RENTABILITÉ COMPARATIVE

Les bénéfices non financiers pourront être partiellement réalisés si l'on classe les terres selon leur potentiel physique, tandis que pour les bénéfices financiers il faut analyser point par point l'économie des diverses options. Le premier stade consistera à calculer la rentabilité comparative. Le calcul de la rentabilité de diverses cultures agricoles en concurrence sur une superficie donnée s'opère selon une méthode simple. Les forestiers utilisent des procédés légèrement différents pour comparer la rentabilité des différentes exploitations forestières, mais la formule généralement employée est celle de Faustmann. Mais lorsque l'on veut comparer le produit agricole au produit forestier, d'obscures raisons viennent compliquer la situation.

McFarquhar (11), étudiant les avantages que pourrait apporter au Nigeria occidental l'affectation de 12 000 hectares de réserves forestières à de grandes plantations de palmiers à huile, a suivi notamment la procédure suivante:

a) Il calcule la valeur de la terre boisée au moment de l'exploitation selon la formule de Faustmann;

b) Il estime le prix unitaire du bois en grumes, sans considération des bénéfices possibles résultant d'une transformation quelconque;

c) D'autre part, il calcule les bénéfices éventuels des palmiers à huile en fonction de la valeur des produits finis;

d) Il capitalise les frais de mise en production des palmiers à huile jusqu'à la fin de la période de mise en production et les affecte d'un intérêt simple, en supposant que l'investissement s'opère par tranches égales pendant toute la période d'établissement.

Deux points méritent examen: tout d'abord, pour comparer la rentabilité de différentes utilisations du sol, les calculs ne doivent-ils pas porter sur les produits finis: sciages ou bois manufacturés contre café, huile, noix, après traitement, etc.? Ce qui est difficile, c'est de décider où arrêter le calcul: pour citer le cas extrême du bois d'œuvre faut-il calculer les frais de production de l'arbre, de sciage, et de construction de la maison, et les bénéfices résultant de la vente de la maison?
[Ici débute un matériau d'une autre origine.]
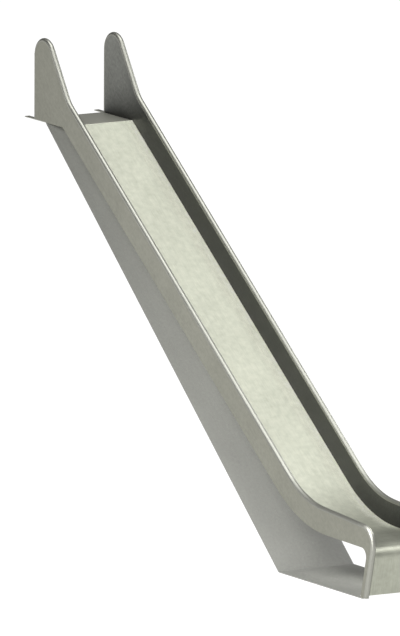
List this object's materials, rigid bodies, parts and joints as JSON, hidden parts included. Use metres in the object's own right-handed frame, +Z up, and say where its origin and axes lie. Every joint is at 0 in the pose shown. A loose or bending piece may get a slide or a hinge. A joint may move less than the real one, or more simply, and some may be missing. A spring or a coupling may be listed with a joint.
{
  "type": "embankment slide",
  "caption": "Straight playground slide in stainless steel sheet for an embankment, with box cheeks that rise to rounded ears at the top, a nearly level run-out and a folded base plate.",
  "frame": {"origin": "middle of the ground plate's underside", "axes": "+X runs down the slide towards its run-out, +Z is up and Y = 0 is the plane of symmetry"},
  "size_m": [4.4995, 0.556, 3.0457],
  "materials": {
    "satin_steel": "satin stainless steel sheet of the cheeks",
    "sliding_steel": "finely ground stainless steel sheet that people slide on",
    "rim_steel": "polished satin stainless steel of the rounded rims",
    "plate_steel": "plain rolled stainless steel plate of platform, lugs and base"
  },
  "bodies": {
    "root": {"base_slope_plate": "plate_steel", "bed_sheet": "sliding_steel", "front_plate": "sliding_steel", "ground_plate": "plate_steel", "left_ear_edge_strip": "satin_steel", "left_ear_inner_skin": "satin_steel", "left_ear_outer_skin": "satin_steel", "left_ear_rim": "rim_steel", "left_fixing_lug": "plate_steel", "left_foot_cap": "plate_steel", "left_leg_edge_strip": "satin_steel", "left_leg_inner_skin": "satin_steel", "left_leg_outer_skin": "satin_steel", "left_leg_rim": "rim_steel", "left_runout_edge_strip": "satin_steel", "left_runout_inner_skin": "satin_steel", "left_runout_outer_skin": "satin_steel", "left_runout_rim": "rim_steel", "left_slope_edge_strip": "satin_steel", "left_slope_inner_skin": "satin_steel", "left_slope_outer_skin": "satin_steel", "left_slope_rim": "rim_steel", "nose_roll": "sliding_steel", "platform_plate": "plate_steel", "right_ear_edge_strip": "satin_steel", "right_ear_inner_skin": "satin_steel", "right_ear_outer_skin": "satin_steel", "right_ear_rim": "rim_steel", "right_fixing_lug": "plate_steel", "right_foot_cap": "plate_steel", "right_leg_edge_strip": "satin_steel", "right_leg_inner_skin": "satin_steel", "right_leg_outer_skin": "satin_steel", "right_leg_rim": "rim_steel", "right_runout_edge_strip": "satin_steel", "right_runout_inner_skin": "satin_steel", "right_runout_outer_skin": "satin_steel", "right_runout_rim": "rim_steel", "right_slope_edge_strip": "satin_steel", "right_slope_inner_skin": "satin_steel", "right_slope_outer_skin": "satin_steel", "right_slope_rim": "rim_steel", "runout_sheet": "sliding_steel"}
  },
  "joints": []
}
Faut-il estimer d'une part le coût de la culture des cacaoyers, du traitement des fèves, de la mise en boîte du cacao et, de l'autre, le prix du cacao en boîte? Cette méthode risque de choquer votre sens des proportions et de se révéler inutilement compliquée dans la pratique; mais la méthode de McFarquhar prête aussi à de sérieuses critiques. Une comparaison entre un produit semi-fini et un produit brut n'est pas valable.
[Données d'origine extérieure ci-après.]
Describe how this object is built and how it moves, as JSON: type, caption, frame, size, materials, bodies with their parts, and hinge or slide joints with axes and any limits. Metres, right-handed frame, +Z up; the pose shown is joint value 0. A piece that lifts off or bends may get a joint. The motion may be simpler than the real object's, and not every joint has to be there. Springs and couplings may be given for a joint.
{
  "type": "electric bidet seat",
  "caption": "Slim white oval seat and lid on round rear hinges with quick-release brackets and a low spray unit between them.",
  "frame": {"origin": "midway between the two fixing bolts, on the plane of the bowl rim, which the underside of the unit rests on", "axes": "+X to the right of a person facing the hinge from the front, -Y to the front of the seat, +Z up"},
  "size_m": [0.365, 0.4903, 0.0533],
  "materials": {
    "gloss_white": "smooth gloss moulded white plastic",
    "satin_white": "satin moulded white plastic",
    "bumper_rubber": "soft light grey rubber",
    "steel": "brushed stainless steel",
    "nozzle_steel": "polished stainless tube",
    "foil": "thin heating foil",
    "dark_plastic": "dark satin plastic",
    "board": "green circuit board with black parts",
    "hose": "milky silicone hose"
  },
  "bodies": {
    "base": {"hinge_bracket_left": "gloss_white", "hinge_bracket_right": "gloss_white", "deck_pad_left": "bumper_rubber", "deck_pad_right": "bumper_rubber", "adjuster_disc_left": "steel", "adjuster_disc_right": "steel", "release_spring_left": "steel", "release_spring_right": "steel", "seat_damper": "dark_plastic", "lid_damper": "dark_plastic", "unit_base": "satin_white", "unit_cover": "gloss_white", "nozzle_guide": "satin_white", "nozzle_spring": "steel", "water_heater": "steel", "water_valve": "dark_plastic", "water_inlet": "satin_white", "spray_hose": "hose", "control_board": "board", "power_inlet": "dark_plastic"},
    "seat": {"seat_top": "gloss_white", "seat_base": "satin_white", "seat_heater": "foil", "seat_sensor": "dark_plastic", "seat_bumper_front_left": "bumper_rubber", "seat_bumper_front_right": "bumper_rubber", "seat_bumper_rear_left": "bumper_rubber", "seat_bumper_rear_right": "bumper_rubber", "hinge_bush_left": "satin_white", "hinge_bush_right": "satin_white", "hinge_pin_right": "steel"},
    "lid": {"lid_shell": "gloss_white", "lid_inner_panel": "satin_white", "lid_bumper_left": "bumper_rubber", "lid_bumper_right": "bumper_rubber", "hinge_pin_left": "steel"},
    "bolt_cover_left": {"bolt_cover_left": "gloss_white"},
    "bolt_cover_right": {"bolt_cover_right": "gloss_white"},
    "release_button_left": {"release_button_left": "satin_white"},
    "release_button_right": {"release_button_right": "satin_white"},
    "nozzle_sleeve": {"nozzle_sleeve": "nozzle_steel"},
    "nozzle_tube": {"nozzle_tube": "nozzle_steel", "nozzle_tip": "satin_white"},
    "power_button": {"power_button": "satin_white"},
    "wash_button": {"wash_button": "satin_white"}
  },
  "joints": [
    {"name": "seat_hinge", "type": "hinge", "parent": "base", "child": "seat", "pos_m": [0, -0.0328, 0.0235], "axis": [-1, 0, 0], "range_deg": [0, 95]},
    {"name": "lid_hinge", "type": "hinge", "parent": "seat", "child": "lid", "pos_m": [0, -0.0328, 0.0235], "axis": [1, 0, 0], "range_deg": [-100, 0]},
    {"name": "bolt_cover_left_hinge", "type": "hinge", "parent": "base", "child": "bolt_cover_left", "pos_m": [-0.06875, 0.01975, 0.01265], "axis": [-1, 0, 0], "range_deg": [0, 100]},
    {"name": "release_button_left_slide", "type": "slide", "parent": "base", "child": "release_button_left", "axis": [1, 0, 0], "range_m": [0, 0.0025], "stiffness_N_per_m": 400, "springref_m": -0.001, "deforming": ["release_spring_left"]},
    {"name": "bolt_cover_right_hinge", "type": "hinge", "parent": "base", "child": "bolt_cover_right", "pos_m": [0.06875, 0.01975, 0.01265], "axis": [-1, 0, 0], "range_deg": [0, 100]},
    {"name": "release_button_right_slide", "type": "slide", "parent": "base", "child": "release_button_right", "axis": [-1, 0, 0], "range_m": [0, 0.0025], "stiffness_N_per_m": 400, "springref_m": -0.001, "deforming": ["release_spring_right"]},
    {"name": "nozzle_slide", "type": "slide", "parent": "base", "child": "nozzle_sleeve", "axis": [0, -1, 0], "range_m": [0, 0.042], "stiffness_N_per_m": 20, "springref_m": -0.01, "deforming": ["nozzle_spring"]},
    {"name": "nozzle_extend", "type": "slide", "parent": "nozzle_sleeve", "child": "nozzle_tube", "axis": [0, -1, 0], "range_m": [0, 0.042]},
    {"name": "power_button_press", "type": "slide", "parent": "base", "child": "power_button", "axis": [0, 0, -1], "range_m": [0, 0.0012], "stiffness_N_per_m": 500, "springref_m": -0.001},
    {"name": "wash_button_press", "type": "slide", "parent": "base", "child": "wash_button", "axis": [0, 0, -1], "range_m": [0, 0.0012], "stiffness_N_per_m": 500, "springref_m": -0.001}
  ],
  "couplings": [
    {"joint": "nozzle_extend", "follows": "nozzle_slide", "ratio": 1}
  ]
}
A notre avis, on peut recourir à d'autres méthodes. Tout d'abord, on peut comparer directement la rentabilité des produits bruts, ce qui a l'avantage non seulement de les confronter sur le même plan, mais aussi d'indiquer les bénéfices dont jouissent le petit agriculteur et le petit bûcheron qui utilisent la terre, produisent la récolte mais ne s'occupent pas des traitements industriels ultérieurs. On peut aussi envisager le produit fini, auquel cas, pour comparer les rendements de différentes cultures, nous recommandons de décompter les frais et les recettes depuis la première opération jusqu'à celle qui rend le produit utilisable aux fins prévues. Ainsi, pour une plantation de bois de feu, le calcul doit commencer à la plantation et s'achever après débit de la coupe aux dimensions utilisables. Pour une plantation de bois de sciage, les comptes s'arrêteront au sortir de la scierie. Si l'on veut produire du papier, le calcul doit s'achever après la transformation en pâte. De même, en agriculture, si l'on veut produire du riz, le calcul doit s'arrêter après le mondage. Répétons que le stade où s'arrête le calcul dépend du but de la culture, ce qui est facile à déterminer pour des cultures agricoles mais souvent plus difficile lorsqu'il s'agit de bois.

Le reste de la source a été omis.